== What is being asked ==
Below are entries. Copy exactly the lines running from the line that holds "record = json.load(file)" to the line that holds "SEAM_RISE = SHELL_HIGH.z - MIDDLE", with both ends included.

Records contained in a dataset
=====

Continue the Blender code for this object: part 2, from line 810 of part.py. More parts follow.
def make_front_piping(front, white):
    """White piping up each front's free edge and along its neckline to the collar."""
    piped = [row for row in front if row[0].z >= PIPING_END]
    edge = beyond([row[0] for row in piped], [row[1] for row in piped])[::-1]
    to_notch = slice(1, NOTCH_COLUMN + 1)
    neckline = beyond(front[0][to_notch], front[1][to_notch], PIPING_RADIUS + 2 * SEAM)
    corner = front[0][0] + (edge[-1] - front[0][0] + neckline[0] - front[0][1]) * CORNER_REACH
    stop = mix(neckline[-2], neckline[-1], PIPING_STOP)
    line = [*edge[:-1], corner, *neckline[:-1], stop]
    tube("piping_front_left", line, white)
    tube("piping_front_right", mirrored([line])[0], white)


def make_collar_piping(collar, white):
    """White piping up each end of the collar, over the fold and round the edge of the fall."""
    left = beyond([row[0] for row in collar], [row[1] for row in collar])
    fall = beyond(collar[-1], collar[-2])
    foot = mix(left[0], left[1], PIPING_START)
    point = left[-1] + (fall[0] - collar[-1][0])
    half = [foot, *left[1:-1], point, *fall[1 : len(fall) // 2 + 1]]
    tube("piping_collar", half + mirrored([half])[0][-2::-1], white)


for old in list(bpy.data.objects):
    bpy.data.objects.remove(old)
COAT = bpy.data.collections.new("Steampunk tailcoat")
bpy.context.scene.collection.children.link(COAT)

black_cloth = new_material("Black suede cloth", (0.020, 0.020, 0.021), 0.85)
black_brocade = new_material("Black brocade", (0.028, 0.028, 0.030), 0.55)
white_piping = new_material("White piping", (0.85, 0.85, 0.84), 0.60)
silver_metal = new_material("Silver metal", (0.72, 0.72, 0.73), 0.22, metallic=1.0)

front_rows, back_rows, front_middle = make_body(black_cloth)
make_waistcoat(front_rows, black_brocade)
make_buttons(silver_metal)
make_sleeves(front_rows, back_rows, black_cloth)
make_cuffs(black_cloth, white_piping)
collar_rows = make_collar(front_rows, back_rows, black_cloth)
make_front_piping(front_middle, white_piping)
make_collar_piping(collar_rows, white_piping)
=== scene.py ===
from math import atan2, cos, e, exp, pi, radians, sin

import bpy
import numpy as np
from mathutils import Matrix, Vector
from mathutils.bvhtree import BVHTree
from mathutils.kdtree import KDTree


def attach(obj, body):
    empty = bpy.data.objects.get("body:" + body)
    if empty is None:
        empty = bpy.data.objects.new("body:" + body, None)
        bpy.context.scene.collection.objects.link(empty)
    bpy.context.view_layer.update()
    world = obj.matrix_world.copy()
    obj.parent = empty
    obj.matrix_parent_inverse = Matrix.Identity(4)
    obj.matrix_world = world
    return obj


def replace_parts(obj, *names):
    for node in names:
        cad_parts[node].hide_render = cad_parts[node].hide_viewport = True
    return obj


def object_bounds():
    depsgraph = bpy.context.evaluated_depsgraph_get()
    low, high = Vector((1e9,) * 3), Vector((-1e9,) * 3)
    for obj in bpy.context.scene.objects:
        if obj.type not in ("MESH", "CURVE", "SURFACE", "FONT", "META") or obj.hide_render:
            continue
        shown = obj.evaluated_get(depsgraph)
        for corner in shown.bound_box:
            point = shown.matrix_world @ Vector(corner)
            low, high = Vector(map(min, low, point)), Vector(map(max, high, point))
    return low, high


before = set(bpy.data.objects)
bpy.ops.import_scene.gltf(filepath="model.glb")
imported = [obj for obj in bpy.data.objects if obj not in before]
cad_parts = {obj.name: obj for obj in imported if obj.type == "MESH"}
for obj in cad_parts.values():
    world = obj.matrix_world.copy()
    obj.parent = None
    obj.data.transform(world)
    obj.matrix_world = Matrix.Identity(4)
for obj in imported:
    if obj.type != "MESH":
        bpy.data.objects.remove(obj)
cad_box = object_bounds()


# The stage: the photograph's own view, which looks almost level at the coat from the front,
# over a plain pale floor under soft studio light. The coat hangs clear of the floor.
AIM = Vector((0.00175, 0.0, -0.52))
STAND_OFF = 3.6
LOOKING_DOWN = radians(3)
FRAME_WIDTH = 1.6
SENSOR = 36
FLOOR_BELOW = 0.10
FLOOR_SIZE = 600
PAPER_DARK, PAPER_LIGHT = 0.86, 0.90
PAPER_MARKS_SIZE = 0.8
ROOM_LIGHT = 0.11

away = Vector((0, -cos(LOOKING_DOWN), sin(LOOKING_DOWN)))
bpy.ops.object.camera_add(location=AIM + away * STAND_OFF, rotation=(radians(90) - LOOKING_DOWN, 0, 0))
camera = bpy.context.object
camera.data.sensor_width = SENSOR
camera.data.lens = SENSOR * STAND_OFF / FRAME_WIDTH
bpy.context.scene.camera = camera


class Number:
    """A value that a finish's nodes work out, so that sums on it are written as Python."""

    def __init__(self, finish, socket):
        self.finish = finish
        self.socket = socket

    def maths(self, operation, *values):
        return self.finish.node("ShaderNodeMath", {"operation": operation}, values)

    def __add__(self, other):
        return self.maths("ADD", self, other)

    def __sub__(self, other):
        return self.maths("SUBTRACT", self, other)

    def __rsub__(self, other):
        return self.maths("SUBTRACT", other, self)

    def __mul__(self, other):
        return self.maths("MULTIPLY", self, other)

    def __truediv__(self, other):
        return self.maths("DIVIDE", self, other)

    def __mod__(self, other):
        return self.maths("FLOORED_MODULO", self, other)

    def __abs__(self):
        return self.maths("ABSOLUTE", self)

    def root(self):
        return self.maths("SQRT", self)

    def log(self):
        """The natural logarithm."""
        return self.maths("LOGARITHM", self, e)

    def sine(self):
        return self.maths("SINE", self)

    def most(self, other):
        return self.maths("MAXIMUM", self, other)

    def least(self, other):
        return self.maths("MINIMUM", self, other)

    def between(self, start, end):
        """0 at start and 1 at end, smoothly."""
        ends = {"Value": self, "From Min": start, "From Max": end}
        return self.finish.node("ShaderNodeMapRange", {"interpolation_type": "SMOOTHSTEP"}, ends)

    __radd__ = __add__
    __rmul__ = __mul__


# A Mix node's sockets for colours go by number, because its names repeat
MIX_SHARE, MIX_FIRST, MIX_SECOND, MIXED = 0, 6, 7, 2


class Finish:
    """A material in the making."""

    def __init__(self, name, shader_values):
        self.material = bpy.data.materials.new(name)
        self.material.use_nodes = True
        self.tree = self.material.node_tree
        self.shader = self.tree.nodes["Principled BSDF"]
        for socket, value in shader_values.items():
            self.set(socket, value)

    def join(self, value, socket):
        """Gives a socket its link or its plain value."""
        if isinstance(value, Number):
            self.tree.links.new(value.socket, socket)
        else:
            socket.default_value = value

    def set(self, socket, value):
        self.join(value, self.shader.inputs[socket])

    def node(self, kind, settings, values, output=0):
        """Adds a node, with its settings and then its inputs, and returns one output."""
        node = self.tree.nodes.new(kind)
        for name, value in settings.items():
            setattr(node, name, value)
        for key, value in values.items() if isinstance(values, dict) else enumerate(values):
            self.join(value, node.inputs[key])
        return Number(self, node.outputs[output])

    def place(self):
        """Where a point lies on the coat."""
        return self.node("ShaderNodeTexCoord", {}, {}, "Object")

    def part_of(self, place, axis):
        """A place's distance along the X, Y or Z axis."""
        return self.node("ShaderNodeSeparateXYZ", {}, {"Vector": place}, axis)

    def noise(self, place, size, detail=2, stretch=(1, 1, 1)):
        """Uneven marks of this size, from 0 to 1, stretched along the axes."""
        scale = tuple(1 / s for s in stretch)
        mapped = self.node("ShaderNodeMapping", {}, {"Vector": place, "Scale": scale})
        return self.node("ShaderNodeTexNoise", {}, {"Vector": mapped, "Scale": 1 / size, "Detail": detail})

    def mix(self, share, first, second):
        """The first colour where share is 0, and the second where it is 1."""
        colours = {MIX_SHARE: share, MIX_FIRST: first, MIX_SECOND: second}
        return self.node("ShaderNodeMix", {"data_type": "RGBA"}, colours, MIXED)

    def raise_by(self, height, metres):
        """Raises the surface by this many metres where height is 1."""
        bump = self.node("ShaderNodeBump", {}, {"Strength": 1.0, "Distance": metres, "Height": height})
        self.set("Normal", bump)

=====

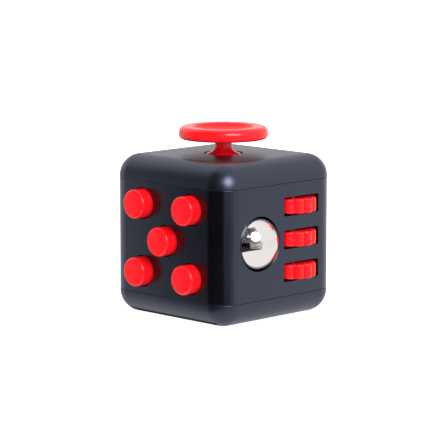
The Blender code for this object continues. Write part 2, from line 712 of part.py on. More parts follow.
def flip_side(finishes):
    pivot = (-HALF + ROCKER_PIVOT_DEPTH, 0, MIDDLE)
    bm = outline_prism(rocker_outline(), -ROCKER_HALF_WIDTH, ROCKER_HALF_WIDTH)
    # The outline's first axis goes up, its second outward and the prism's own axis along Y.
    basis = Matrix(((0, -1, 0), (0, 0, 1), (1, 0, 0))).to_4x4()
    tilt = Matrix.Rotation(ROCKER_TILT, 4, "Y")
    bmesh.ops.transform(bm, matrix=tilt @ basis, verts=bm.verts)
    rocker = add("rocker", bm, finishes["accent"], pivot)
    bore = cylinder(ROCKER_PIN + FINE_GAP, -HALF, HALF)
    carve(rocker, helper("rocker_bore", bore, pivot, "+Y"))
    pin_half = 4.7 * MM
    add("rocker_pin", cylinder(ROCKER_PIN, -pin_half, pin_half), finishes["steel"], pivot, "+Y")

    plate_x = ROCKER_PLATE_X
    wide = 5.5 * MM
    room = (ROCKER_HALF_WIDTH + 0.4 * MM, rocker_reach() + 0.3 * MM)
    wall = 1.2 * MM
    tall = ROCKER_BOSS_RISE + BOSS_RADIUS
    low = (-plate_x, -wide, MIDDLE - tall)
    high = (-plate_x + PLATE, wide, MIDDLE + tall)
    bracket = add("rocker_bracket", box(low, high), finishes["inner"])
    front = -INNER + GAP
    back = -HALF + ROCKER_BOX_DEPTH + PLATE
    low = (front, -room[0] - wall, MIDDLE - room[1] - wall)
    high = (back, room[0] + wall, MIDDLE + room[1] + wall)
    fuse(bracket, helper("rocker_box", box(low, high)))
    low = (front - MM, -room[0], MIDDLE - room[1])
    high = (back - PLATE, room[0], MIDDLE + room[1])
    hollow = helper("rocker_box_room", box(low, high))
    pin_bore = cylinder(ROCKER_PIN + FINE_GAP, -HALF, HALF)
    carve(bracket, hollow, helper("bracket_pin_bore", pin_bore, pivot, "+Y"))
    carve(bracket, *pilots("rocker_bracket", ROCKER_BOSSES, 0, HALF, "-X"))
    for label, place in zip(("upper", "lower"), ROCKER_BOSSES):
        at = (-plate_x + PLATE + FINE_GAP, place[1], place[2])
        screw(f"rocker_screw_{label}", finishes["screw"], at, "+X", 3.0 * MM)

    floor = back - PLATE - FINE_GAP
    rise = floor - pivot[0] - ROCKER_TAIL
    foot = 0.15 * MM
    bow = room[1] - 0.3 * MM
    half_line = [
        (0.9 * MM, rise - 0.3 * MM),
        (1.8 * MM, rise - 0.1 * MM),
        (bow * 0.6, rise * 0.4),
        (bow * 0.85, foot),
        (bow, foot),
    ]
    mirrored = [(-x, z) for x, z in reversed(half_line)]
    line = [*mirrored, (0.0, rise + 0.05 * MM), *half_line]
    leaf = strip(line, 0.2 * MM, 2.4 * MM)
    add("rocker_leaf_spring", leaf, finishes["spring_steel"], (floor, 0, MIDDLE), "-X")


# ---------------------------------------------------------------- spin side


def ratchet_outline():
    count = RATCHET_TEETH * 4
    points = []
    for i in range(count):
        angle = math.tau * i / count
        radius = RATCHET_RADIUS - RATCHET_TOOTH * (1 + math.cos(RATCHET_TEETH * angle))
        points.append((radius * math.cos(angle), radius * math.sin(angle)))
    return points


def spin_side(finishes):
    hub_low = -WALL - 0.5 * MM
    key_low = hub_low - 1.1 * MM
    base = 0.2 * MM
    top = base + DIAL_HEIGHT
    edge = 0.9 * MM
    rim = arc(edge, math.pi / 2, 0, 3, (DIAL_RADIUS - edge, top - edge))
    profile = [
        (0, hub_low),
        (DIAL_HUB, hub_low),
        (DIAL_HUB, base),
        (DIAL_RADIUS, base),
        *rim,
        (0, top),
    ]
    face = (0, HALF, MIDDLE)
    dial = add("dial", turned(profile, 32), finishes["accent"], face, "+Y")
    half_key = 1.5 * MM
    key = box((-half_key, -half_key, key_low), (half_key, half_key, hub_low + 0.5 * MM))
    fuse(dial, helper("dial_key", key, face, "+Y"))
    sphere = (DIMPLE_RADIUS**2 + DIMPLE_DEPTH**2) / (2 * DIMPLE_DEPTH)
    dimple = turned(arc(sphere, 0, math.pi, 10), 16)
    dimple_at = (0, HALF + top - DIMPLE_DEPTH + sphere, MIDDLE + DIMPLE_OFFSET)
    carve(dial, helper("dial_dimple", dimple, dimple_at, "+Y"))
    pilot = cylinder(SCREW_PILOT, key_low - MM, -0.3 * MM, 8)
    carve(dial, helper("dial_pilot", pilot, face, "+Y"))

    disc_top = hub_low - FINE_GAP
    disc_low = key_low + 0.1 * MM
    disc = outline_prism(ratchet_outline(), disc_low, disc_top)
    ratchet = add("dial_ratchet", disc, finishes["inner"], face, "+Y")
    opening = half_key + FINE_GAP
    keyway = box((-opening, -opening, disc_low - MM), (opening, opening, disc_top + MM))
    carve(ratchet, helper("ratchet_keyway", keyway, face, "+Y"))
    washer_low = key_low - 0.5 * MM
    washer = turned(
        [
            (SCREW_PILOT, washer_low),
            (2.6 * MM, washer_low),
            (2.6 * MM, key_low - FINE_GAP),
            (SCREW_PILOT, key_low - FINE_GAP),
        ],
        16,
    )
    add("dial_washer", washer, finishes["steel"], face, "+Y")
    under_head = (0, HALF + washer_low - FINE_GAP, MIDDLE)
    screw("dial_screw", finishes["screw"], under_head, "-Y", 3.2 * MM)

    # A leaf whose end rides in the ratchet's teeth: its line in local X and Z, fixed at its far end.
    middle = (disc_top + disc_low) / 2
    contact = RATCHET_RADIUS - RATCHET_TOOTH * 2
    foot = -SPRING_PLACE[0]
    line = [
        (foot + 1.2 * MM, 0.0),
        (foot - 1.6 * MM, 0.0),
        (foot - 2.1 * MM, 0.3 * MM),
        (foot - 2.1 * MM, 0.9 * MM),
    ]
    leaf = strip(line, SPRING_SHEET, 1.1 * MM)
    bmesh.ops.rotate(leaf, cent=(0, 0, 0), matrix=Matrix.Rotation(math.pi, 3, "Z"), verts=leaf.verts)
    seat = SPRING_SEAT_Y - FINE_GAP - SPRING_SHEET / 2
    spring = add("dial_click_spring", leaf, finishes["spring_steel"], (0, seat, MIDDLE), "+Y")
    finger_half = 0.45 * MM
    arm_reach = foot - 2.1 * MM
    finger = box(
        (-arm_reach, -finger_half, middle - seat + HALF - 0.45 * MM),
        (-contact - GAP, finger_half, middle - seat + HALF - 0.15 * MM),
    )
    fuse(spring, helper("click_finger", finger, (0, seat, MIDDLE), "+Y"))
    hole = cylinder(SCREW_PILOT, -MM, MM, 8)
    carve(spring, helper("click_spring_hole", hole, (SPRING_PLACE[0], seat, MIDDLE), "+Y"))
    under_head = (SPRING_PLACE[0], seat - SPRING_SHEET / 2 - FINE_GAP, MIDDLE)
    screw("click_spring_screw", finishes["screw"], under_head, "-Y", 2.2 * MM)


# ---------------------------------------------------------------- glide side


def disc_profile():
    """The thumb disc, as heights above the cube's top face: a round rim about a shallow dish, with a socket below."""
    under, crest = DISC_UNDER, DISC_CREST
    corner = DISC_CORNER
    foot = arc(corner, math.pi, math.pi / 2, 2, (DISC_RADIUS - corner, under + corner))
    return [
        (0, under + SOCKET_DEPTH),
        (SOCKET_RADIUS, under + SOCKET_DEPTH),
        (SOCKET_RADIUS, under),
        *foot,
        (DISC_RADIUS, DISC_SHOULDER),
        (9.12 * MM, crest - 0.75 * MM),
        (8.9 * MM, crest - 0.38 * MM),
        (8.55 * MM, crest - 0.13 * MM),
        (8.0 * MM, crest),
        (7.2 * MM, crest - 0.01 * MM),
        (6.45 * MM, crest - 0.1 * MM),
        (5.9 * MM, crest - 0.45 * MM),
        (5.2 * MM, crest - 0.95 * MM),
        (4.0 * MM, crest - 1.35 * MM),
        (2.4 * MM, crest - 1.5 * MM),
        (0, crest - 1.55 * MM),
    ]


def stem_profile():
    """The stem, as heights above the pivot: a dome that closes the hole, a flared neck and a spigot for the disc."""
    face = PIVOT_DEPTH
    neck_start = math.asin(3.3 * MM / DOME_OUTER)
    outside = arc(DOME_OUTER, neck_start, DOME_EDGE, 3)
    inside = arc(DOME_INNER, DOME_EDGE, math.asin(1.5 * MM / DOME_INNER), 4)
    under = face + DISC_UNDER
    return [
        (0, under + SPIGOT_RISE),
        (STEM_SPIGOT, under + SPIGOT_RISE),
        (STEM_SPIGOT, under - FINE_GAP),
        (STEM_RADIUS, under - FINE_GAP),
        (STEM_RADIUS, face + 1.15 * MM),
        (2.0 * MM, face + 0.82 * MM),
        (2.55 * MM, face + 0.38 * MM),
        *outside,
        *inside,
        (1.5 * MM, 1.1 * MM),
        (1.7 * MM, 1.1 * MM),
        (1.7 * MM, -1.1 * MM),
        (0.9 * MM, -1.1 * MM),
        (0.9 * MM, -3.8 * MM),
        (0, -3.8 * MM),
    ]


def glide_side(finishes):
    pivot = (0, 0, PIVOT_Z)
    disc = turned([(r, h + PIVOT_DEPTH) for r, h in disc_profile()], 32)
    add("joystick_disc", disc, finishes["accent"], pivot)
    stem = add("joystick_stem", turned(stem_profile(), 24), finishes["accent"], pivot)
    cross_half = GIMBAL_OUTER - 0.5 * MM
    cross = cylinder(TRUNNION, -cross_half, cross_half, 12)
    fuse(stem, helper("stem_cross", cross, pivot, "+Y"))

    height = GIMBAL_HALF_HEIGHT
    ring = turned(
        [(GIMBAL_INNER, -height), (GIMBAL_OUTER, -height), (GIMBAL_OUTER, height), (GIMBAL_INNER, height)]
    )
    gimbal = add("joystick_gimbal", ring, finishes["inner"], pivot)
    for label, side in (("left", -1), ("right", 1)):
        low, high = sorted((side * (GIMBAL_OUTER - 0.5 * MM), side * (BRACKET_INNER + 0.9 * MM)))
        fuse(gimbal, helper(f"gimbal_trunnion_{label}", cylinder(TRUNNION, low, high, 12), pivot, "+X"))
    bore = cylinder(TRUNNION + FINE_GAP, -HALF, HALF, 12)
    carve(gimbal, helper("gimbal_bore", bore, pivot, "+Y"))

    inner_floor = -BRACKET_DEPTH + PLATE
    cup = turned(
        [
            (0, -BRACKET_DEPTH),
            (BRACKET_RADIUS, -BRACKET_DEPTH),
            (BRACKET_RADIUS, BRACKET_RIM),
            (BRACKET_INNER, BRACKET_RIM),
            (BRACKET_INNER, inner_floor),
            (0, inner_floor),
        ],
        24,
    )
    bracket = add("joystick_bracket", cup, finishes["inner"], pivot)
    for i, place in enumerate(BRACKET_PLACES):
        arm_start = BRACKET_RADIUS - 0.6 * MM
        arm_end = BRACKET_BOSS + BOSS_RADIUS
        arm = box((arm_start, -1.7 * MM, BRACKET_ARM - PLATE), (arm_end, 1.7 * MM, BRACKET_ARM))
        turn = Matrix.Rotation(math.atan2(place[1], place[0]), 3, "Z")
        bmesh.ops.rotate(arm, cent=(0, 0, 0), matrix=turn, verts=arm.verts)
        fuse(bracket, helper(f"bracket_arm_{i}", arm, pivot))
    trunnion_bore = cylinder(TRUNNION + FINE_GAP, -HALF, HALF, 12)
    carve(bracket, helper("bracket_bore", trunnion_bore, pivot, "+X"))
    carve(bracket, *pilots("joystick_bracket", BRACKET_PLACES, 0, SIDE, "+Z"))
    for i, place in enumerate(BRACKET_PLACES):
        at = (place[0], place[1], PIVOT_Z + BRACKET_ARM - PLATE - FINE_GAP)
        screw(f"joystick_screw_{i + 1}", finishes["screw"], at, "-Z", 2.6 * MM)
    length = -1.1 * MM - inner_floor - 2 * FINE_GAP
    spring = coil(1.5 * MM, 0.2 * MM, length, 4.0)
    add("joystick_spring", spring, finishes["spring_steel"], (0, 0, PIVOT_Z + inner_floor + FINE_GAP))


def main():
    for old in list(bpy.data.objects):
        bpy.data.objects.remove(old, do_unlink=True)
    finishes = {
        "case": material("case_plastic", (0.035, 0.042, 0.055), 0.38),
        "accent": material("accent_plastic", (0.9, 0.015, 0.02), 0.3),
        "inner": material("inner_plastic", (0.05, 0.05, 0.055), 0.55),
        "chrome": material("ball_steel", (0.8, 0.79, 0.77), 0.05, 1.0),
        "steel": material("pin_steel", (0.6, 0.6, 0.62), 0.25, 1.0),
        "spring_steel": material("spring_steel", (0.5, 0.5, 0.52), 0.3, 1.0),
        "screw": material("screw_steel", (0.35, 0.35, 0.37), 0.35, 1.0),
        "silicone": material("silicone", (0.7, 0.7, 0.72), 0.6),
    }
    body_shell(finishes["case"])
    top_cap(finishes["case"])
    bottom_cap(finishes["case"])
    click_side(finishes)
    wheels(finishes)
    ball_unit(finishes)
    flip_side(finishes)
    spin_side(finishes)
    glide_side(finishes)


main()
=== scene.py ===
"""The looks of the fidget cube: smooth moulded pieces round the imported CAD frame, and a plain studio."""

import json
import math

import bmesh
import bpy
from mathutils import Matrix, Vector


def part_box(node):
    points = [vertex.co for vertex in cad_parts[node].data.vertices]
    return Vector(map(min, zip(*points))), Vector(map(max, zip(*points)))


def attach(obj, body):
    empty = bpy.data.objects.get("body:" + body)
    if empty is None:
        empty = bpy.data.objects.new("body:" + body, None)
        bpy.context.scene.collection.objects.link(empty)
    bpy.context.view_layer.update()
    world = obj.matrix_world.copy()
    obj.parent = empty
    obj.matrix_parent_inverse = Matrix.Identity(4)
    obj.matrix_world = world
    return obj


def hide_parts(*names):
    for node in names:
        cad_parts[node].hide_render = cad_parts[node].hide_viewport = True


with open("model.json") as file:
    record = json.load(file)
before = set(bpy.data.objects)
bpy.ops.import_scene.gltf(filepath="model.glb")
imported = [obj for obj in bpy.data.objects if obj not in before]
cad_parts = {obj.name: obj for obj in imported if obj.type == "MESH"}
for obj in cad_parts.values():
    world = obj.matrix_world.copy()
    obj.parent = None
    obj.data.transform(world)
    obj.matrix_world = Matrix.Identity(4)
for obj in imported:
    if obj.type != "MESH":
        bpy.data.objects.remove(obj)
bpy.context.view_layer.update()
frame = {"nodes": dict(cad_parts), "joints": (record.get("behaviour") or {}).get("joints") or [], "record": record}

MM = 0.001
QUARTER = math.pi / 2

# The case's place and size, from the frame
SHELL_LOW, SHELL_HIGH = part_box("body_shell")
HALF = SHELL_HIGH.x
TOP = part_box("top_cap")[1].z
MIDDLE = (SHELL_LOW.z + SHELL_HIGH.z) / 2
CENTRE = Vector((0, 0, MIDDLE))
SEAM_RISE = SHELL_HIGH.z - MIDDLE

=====

== Solved exercise ==
    record = json.load(file)
before = set(bpy.data.objects)
bpy.ops.import_scene.gltf(filepath="model.glb")
imported = [obj for obj in bpy.data.objects if obj not in before]
cad_parts = {obj.name: obj for obj in imported if obj.type == "MESH"}
for obj in cad_parts.values():
    world = obj.matrix_world.copy()
    obj.parent = None
    obj.data.transform(world)
    obj.matrix_world = Matrix.Identity(4)
for obj in imported:
    if obj.type != "MESH":
        bpy.data.objects.remove(obj)
bpy.context.view_layer.update()
frame = {"nodes": dict(cad_parts), "joints": (record.get("behaviour") or {}).get("joints") or [], "record": record}

MM = 0.001
QUARTER = math.pi / 2

# The case's place and size, from the frame
SHELL_LOW, SHELL_HIGH = part_box("body_shell")
HALF = SHELL_HIGH.x
TOP = part_box("top_cap")[1].z
MIDDLE = (SHELL_LOW.z + SHELL_HIGH.z) / 2
CENTRE = Vector((0, 0, MIDDLE))
SEAM_RISE = SHELL_HIGH.z - MIDDLE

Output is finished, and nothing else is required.